Second, the New 7-S’s are dynamic. Companies use them in different ways over time. Stakeholder satisfaction changes, competitive opportunities change, sources of temporary advantage change. The New 7-S’s and their goals of creating disruption and seizing the initiative remain constant, but the methods companies use to achieve these goals constantly change. In this way, even if all competitors in an industry are using the New 7-S’s, their moves will continue to be unpredictable. After all, Kodak outmaneuvered Polaroid by using the New 7-S’s only to find itself out- maneuvered by Canon using its New 7-S’s. At both times the principles of the New 7-S’s remained the same, even though their execution differed.
Third, companies usually cannot use all of the New 7-S’s at once because of inherent tradeoffs among the S’s. Companies perform a balancing act in weighing these tradeoffs. This adds to the unpredictability of competitive moves, because companies can move in any of the four arenas or use any of the New 7-S’s in developing their next strategic move, and the tradeoffs may make it difficult to respond.
As more competitors focus on disrupting the status quo and seizing the initiative, this intent may become fairly predictable. Companies will know that their competitors will be actively working on their next competitive move. But this intent does little to reveal the actual strategies of competi-tors. All it does is make it clear that the company will not pursue one strategy, namely, sustaining its current advantage. This leaves every action other than that one open.

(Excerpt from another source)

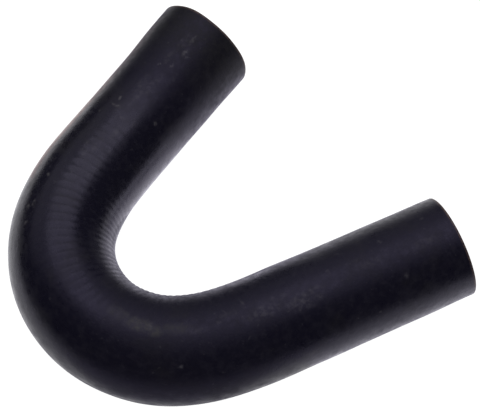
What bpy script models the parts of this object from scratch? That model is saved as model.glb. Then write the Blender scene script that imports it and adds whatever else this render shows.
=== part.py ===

The one certain impact is that as the New 7-S’s become more widespread, competition will become more aggressive. Instead of having one or two competitors seeking to disrupt the status quo, every competitor will be looking for the next source of temporary advantage. With this further intensification of hypercompetition, one might expect an increased interest in alliances and other forms of cooperation to dampen the intensity of competition (as has already been seen). Ultimately, however, the only way out of this dilemma is for companies to become more aggressive in seizing the initiative. Cooperative attempts to end this cycle of aggression will be seen as either (1) illegal (collusive antitrust violations) or (2) futile, since it is like shoveling sand against the tide. Leading firms will be wary of cooperative efforts that ask them to be less aggressive and give up their temporary advantage. Lagging firms with the fire in their bellies to be number one will not be satisfied with their permanent status as second- class citizens. So the New 7-S’s will be used more aggressively and more frequently in the future world of hypercompetition.
While the New 7-S’s will continue to be important, especially with the intensifying competition of the future, there may be even newer S’s that emerge as key to competitive success. Hypercompetitive companies will continue to monitor and define these new strategic approaches in new attempts to provide temporary advantages and sustain momentum with a series of successful short-term advantages.